Há muitos e muitos anos – no tempo em que as minhas crianças, hoje adultas, eram mesmo crianças – fui com eles assistir a uma apresentação do famoso Circo de Moscou no Ginásio do Ibirapuera, em São Paulo. O circo era de fato muito bom e a média dos números excelente. Mas, jamais me esqueci de um equilibrista que assomou aos altos do ginásio, circulando com os pés sobre uma corda, sem qualquer proteção abaixo dele. Nenhuma rede, nada, e lá ia ele, desafiando o perigo com a profunda concentração necessária a seu ofício, aparentemente ignorando as centenas de pessoas que de repente se tornaram mudas, como a esperar pelo pior, pela queda do artista.
Daquela tarde de ida ao circo com as crianças ficou-me, nítida, a imagem daquele homem que parecia andar com tanta naturalidade sobre o abismo que tinha sob os seus pés. Voltei para casa pensando em vocações e no treinamento necessário para a execução de um número daqueles. Mais que isso, como seria a vida de um equilibrista, pessoa a enfrentar a cada espetáculo o grande perigo de um erro e a própria morte?
Lembrei-me disso hoje ao ver nos jornais a fotografia do equilibrista Mich Kemeter, andando sobre uma corda de 25 metros colocada a mais de 900 metros de altura. A cena se passou no parque Yosemith, na Califórnia, e é impressionante. Um homem anda, braços abertos, sobre uma corda e tem, abaixo de si, um abismo de 900 metros de profundidade. Ele está absolutamente só e, pode-se dizer, liberto de tudo o que faz parte da vida cotidiana. A fotografia mostra parte do vale, cercado por montanhas, situado abaixo do ponto onde anda o notável equilibrista. Essa é a única referência de existência do mundo na solidão invadida pelo homem que anda 25 metros sobre a corda.
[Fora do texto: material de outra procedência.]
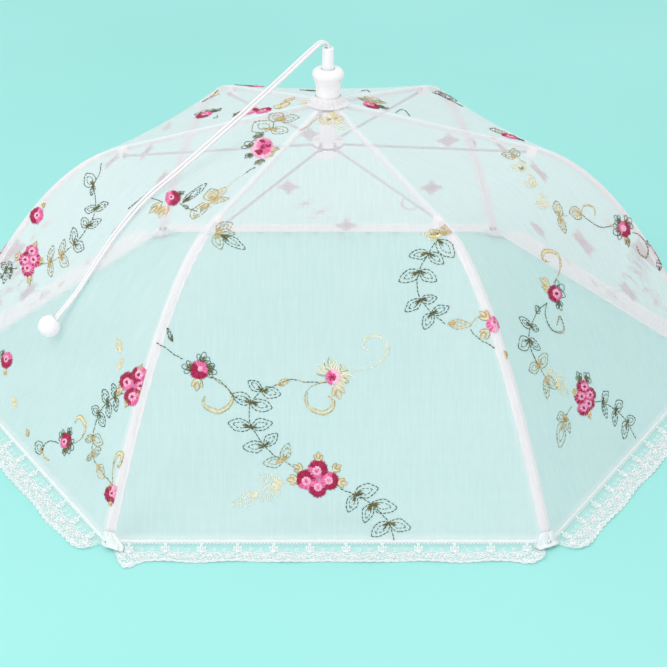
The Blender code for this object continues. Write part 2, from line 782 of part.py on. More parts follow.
def build_runner():
    """The sliding runner, its ring, the stem that stands in it and the cord inside."""
    carrier = hinge_empty("runner_slide", (0, 0, RUNNER_HINGE_HEIGHT))
    groove_bottom = HINGE_RADIUS - RING_RADIUS - RING_RADIUS
    socket = STEM_RADIUS + FIT_GAP
    collar_top = CROWN_BOTTOM - FIT_GAP - RUNNER_HINGE_HEIGHT
    seat = -STEM_SEAT_BELOW_HINGE
    runner = turned_mesh(
        "runner_turned",
        (
            (RUNNER_COLLAR_RADIUS, collar_top),
            (RUNNER_COLLAR_RADIUS, RUNNER_ABOVE_HINGE),
            (RUNNER_RADIUS, RUNNER_ABOVE_HINGE),
            (RUNNER_RADIUS, GROOVE_HALF),
            (groove_bottom, GROOVE_HALF),
            (groove_bottom, -GROOVE_HALF),
            (RUNNER_RADIUS, -GROOVE_HALF),
            (RUNNER_RADIUS, -RUNNER_BELOW_HINGE + RUNNER_EDGE),
            (RUNNER_RADIUS - RUNNER_EDGE, -RUNNER_BELOW_HINGE),
            (KNOT_POCKET_RADIUS, -RUNNER_BELOW_HINGE),
            (KNOT_POCKET_RADIUS, seat - SEAT_THICKNESS),
            (STEM_BORE_RADIUS, seat - SEAT_THICKNESS),
            (STEM_BORE_RADIUS, seat),
            (socket, seat),
            (socket, collar_top),
        ),
    )
    slot_floor = -EYE_RADIUS - SLIDE_GAP
    runner = slotted(runner, "runner", CROWN_NECK_RADIUS, slot_floor, collar_top)
    place("runner", runner, WHITE_PLASTIC, carrier)
    place(
        "runner_ring",
        ring_mesh("runner_ring", HINGE_RADIUS, RING_RADIUS, 0),
        STEEL_RING,
        carrier,
    )
    stem_top = STEM_TOP - RUNNER_HINGE_HEIGHT
    stem = turned_mesh(
        "plunger_stem",
        (
            (STEM_RADIUS - STEM_EDGE, stem_top),
            (STEM_RADIUS, stem_top - STEM_EDGE),
            (STEM_RADIUS, seat + FIT_GAP),
            (STEM_BORE_RADIUS, seat + FIT_GAP),
            (STEM_BORE_RADIUS, stem_top - STEM_EDGE),
            (STEM_BORE_RADIUS + STEM_EDGE, stem_top),
        ),
    )
    place("plunger_stem", stem, WHITE_PLASTIC, carrier)
    knot_height = seat - SEAT_THICKNESS - FIT_GAP - KNOT_RADIUS
    cord_top = STEM_TOP - CORD_START_DEPTH - CORD_JOIN_GAP - RUNNER_HINGE_HEIGHT
    side = Vector((-sin(CORD_AZIMUTH), cos(CORD_AZIMUTH), 0)) * CORD_INNER_OFFSET
    strands = [
        cylinder_mesh(
            f"inner_strand_{index}",
            CORD_RADIUS,
            cord_top - knot_height,
            side * sign + Vector((0, 0, knot_height)),
            (0, 0, 1),
            segments=CORD_SIDES,
        )
        for index, sign in enumerate((1, -1))
    ]
    work = bmesh.new()
    bmesh.ops.create_uvsphere(
        work, u_segments=KNOT_TURN_STEPS, v_segments=KNOT_RISE_STEPS, radius=KNOT_RADIUS
    )
    bmesh.ops.translate(work, vec=(0, 0, knot_height), verts=work.verts)
    knot = bpy.data.meshes.new("knot")
    work.to_mesh(knot)
    work.free()
    place("inner_cord", combine(knot, strands, "UNION", "inner_cord"), CORD_WHITE, carrier)


def build_ribs_and_struts():
    """Six ribs with their clips, tips, sleeves, half gores and lace, and six struts."""
    rib = rib_mesh("rib_wire")
    clip = clip_mesh("rib_clip")
    tip = tip_mesh("rib_tip")
    sleeve = sleeve_mesh("rib_sleeve")
    strut = strut_mesh("strut")
    after = half_gore_mesh("gore_after_rib", 1)
    before = half_gore_mesh("gore_before_rib", -1)
    lace = lace_mesh("lace")
    for index in range(RIB_COUNT):
        turn = rib_azimuth(index)
        out = Vector((cos(turn), sin(turn), 0)) * HINGE_RADIUS
        number = index + 1
        carrier = hinge_empty(f"rib_{number}_hinge", (out.x, out.y, HINGE_HEIGHT), turn)
        place(f"rib_{number}", rib.copy(), ENAMELLED_WIRE, carrier)
        place(f"rib_clip_{number}", clip.copy(), WHITE_PLASTIC, carrier)
        place(f"rib_tip_{number}", tip.copy(), WHITE_PLASTIC, carrier)
        place(f"rib_sleeve_{number}", sleeve.copy(), SLEEVE_TAPE, carrier)
        joint = hinge_empty(f"strut_{number}_hinge", (out.x, out.y, RUNNER_HINGE_HEIGHT), turn)
        place(f"strut_{number}", strut.copy(), ENAMELLED_WIRE, joint)
        for side, letter, mesh in ((1, "a", after), (-1, "b", before)):
            gore_number = number if side > 0 else (number - 2) % RIB_COUNT + 1
            x, y, z = (share * CORNER_RADIUS for share in CREASE_POINT_SHARES)
            crease = hinge_empty(f"gore_{gore_number}{letter}_crease", (x, side * y, z), 0, carrier)
            place(
                f"gore_{gore_number}{letter}", mesh.copy(), WHITE_NET, crease, (-x, -side * y, -z)
            )
            if side > 0:
                strip = lace.copy()
                strip.transform(Matrix.Rotation(HALF_GORE_ANGLE, 4, "Z"))
                strip.transform(Matrix.Translation((-HINGE_RADIUS, 0, -HINGE_HEIGHT)))
                place(f"lace_{gore_number}", strip, WHITE_LACE, crease, (-x, -side * y, -z))


def smooth_route(route, spacing):
    """Points a set distance apart on a smooth curve through a hand-made route."""
    ends = [2 * route[0] - route[1], *route, 2 * route[-1] - route[-2]]
    fine = []
    for a, b, c, d in zip(ends, ends[1:], ends[2:], ends[3:]):
        for i in range(ROUTE_PIECES):
            t = i / ROUTE_PIECES
            fine.append(
                0.5
                * (
                    2 * b
                    + (c - a) * t
                    + (2 * a - 5 * b + 4 * c - d) * t**2
                    + (3 * b - a - 3 * c + d) * t**3
                )
            )
    fine.append(route[-1])
    lengths = [0.0]
    for before, after in zip(fine, fine[1:]):
        lengths.append(lengths[-1] + (after - before).length)
    count = ceil(lengths[-1] / spacing)
    result = []
    index = 0
    for step in range(count + 1):
        target = lengths[-1] * step / count
        while index < len(lengths) - 2 and lengths[index + 1] < target:
            index += 1
        run = lengths[index + 1] - lengths[index]
        share = (target - lengths[index]) / run if run > 0 else 0.0
        result.append(fine[index].lerp(fine[index + 1], share))
    return result, lengths[-1]


def build_cord():
    """Two strands from the stem's mouth over the dome to the bead."""
    radial = Vector((cos(CORD_AZIMUTH), sin(CORD_AZIMUTH), 0))
    sideways = Vector((-sin(CORD_AZIMUTH), cos(CORD_AZIMUTH), 0))
    up = Vector((0, 0, 1))
    line = [radial * out + sideways * side + up * height for out, side, height in CORD_ROUTE]
    out, side, height = BEAD_CENTRE
    centre = radial * out + sideways * side + up * height
    arrival = (line[-1] - centre).normalized()
    line[-1] = centre + arrival * (BEAD_RADIUS - BEAD_BORE_DEPTH + FIT_GAP)
    for letter, sign in (("a", 1), ("b", -1)):
        last = len(line) - 1
        strand = []
        for index, point in enumerate(line):
            open_share = sin(pi * index / last) ** 2
            offset = CORD_INNER_OFFSET + (CORD_SPREAD - CORD_INNER_OFFSET) * open_share
            strand.append(point + sideways * sign * offset)
        spacing = 2 * CORD_RADIUS * CORD_STEP_DIAMETERS
        points, length = smooth_route(strand, spacing)
        print(f"pull_cord_{letter}: {length:.4f} m over {len(points)} points")
        place(
            f"pull_cord_{letter}",
            wire_mesh(f"pull_cord_{letter}", points, CORD_RADIUS),
            CORD_WHITE,
        )
    carrier = hinge_empty("bead_slide", centre)
    start = pi / 2 - atan2(BEAD_FLAT_RADIUS, BEAD_RADIUS)
    profile = []
    for step in range(BEAD_STEPS + 1):
        angle = start - 2 * start * step / BEAD_STEPS
        profile.append((BEAD_RADIUS * cos(angle), BEAD_RADIUS * sin(angle)))
    top = profile[0][1]
    shoulder = top - BEAD_BORE_DEPTH
    profile.append((BEAD_TAIL_BORE_RADIUS, -top))
    profile.append((BEAD_TAIL_BORE_RADIUS, shoulder))
    profile.append((BEAD_BORE_RADIUS, shoulder))
    profile.append((BEAD_BORE_RADIUS, top))
    bead = turned_mesh("bead", profile)
    bead.transform(up.rotation_difference(arrival).to_matrix().to_4x4())
    place("bead", bead, WHITE_PLASTIC, carrier)


build_hub()
build_runner()
build_ribs_and_struts()
build_cord()
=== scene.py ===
# %% [markdown]
# # A net food cover that opens like an umbrella
#
# This lesson dresses a cover of embroidered net that keeps flies off a table.
# Six wire ribs hang from a white crown, a cord pulls the crown open, and a lace
# trim lies on the table all round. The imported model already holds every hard
# part in its true place and size, so the first step is to load it and to note
# the box that it fills.

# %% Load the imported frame
import math
import random

import bmesh
import bpy
import numpy as np
from mathutils import Matrix, Vector


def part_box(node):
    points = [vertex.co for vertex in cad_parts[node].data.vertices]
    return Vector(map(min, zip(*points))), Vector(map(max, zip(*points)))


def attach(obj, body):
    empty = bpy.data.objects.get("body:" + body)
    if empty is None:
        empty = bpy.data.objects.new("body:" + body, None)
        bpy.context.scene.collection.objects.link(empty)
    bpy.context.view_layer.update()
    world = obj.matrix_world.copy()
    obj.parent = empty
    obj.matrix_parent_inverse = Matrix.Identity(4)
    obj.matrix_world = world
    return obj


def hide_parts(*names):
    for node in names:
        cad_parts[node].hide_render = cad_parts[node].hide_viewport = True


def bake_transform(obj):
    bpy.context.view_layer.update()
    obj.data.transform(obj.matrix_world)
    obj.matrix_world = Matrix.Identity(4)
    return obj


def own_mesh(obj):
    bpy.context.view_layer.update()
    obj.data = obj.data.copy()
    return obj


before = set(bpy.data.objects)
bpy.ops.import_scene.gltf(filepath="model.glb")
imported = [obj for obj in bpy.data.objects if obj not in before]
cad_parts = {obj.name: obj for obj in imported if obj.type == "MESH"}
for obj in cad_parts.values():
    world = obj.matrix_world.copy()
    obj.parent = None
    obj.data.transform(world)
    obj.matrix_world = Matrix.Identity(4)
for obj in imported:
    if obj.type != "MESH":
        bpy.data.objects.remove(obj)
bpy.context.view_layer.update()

MM = 0.001

# %% [markdown]
# ## The camera
#
# A product photographer stood a little above the cover and used a long lens.
# The place, the tilt and the lens were worked out from the lines of the cover's
# own ribs, so the picture frames it as the photograph does.

# %% Set the camera
FRAME_PIXELS = 667
FOCAL_PIXELS = 2126
OBJECT_COLUMN = 328
SENSOR_MM = 36.0
CAMERA_PLACE = (0.0, -1.623, 0.844)
CAMERA_TILT = math.radians(63.5)

camera_data = bpy.data.cameras.new("camera")
camera_data.sensor_width = SENSOR_MM
camera_data.lens = FOCAL_PIXELS / FRAME_PIXELS * SENSOR_MM
camera_data.shift_x = (FRAME_PIXELS / 2 - OBJECT_COLUMN) / FRAME_PIXELS
camera = bpy.data.objects.new("camera", camera_data)
camera.location = CAMERA_PLACE
camera.rotation_euler = (CAMERA_TILT, 0, 0)
bpy.context.scene.collection.objects.link(camera)
bpy.context.scene.camera = camera
print("lens:", round(camera_data.lens, 1), "mm")

# %% [markdown]
# ## One wire for every sum
#
# Materials and Geometry Nodes trees are both made of nodes. Clicking them
# together is slow, so two small classes write them from Python. A `Wire` holds
# one output socket, and ordinary signs such as `1 - wire` add Math nodes. A
# `Bench` is one tree, and its `node` method adds any node: its type, then its
# settings, then the values or wires of its sockets. Its other methods add the
# nodes that come back again and again.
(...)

Sempre associei o equilíbrio sobre cordas a um exercício de libertação individual. No momento em que o artista se dirige, pé ante pé, ao seu destino final, totalmente voltado para si e aquilo que está fazendo, ele liberta-se de todas as injunções que normalmente afetam a sua vida. Ali o artista não faz parte de nada e não pertence a nenhum grupo. Sobre a corda ele se torna senhor absoluto de si mesmo, responsável total pelo seu ato e corre riscos por conta própria. Talvez isso explique porque homens como Mich Kemeter se entreguem ao desafio de circular numa corda a 900 metros de altura. Há nisso uma revolta do homem contra todo tipo de injunções que governam as nossas vidas. Ali, na corda, nenhuma crença poderá salvá-lo caso ele cometa algum erro. Talvez seja essa sensação de plenitude absoluta, talvez até mesmo a proximidade com a divindade, que estimule pessoas como Kemeter a enfrentar desafios tão perigosos.